3 Ways to Convince Your CFO to Upgrade to S/4HANA®
If you are wondering about the hype around S/4HANA® – you are not alone. As my colleague Sham Karim pointed out in his post last month about S4/HANA Wait or Full Steam Ahead there is a lot of debate among IT professionals in the consumer products and life sciences industries on this topic. In an effort to deliver some new thoughts for deliberation, I have prepared three compelling reasons you should use in discussions with the CFO to support the case for an upgrade to S/4HANA. As you can imagine, you can start with the WIFM (what’s in it for me) in highlighting the features of the Finance module.
1. Real-time reporting for revenue and cost elements
Perhaps most critical of all the S/4HANA Finance benefits is the capacity of the technology to support a soft financial close or (essentially) real-time reporting for revenue and cost elements. In fact, this technology delivers a 40% improvement over ECC. This real-time reporting, automatic reconciliation and elimination of batch processes enables faster and responsive decision making and automatically provides multidimensional P&L reporting.
In a recent survey of senior finance executives conducted by CFO Research, 83% agree that demand for ad-hoc decision support and analysis from finance is likely to increase. In addition, 93% agree that improving the speed of the business analysis would provide substantial business benefit. SAPS/4HANA benchmarks measure 90% faster automatic revenue reconciliation and 70% faster ad-hoc requests against balance sheet and P&L when compared to ECC1.
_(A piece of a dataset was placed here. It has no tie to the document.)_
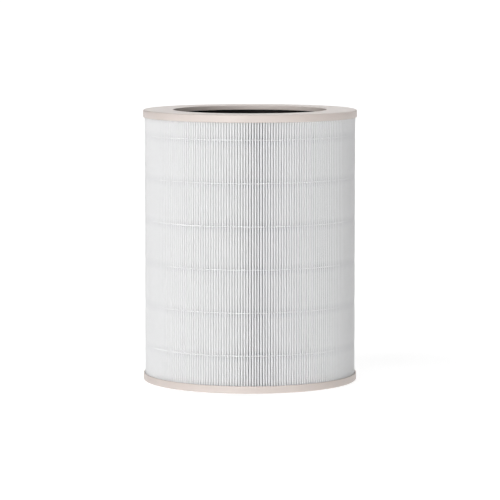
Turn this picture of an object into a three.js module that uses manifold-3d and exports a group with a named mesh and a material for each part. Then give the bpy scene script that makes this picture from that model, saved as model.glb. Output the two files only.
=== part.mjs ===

2. Simple, role-based, integrated mobile experience
S/4HANA Finance also provides embedded analytics for on-the-go viewing by leveraging Fact Sheets and Dashboards. By integrating with SAP Fiori finance executives will finally have a simple, role-based, integrated mobile experience. The visualization capabilities of SAP Lumira significantly enhances the user experience of the finance executive. Consider the implications to mid-sized life sciences or consumer products companies if they could access real-time cash flow and liquidity planning metrics from their mobile phone. That would make conversations with bankers, auditors, and regulators seamless.
3. Replacing manual reconciliation with real-time, harmonized data
We all know that SAP ECC is not ideal for cross-module reporting. It’s challenging today. The only solution was expensive custom development or a separate Business Warehouse function. All of that goes away with the Central Journal in SAP S/4HANA. All data fields related to a journal entry can be viewed in real-time. Finance and Controlling data are harmonized automatically and without manual reconciliation.
I imagine you will have your Chief Financial Officer’s attention if you covered these highlighted efficiency and productivity gains for his team, but that’s obviously not all SAP S/4HANA will do for your organization. Stay tuned to our blog series as we highlight key benefits and drawbacks of the platform and what it might mean for your organization. Don’t forget, my colleague Sham mentioned in our last post that it’s critical for any software implementation to be aligned to your corporate strategy. Even the many efficiencies that a technology upgrade could bring to your organization, it’s not money well spent if it’s not driving to your business goals.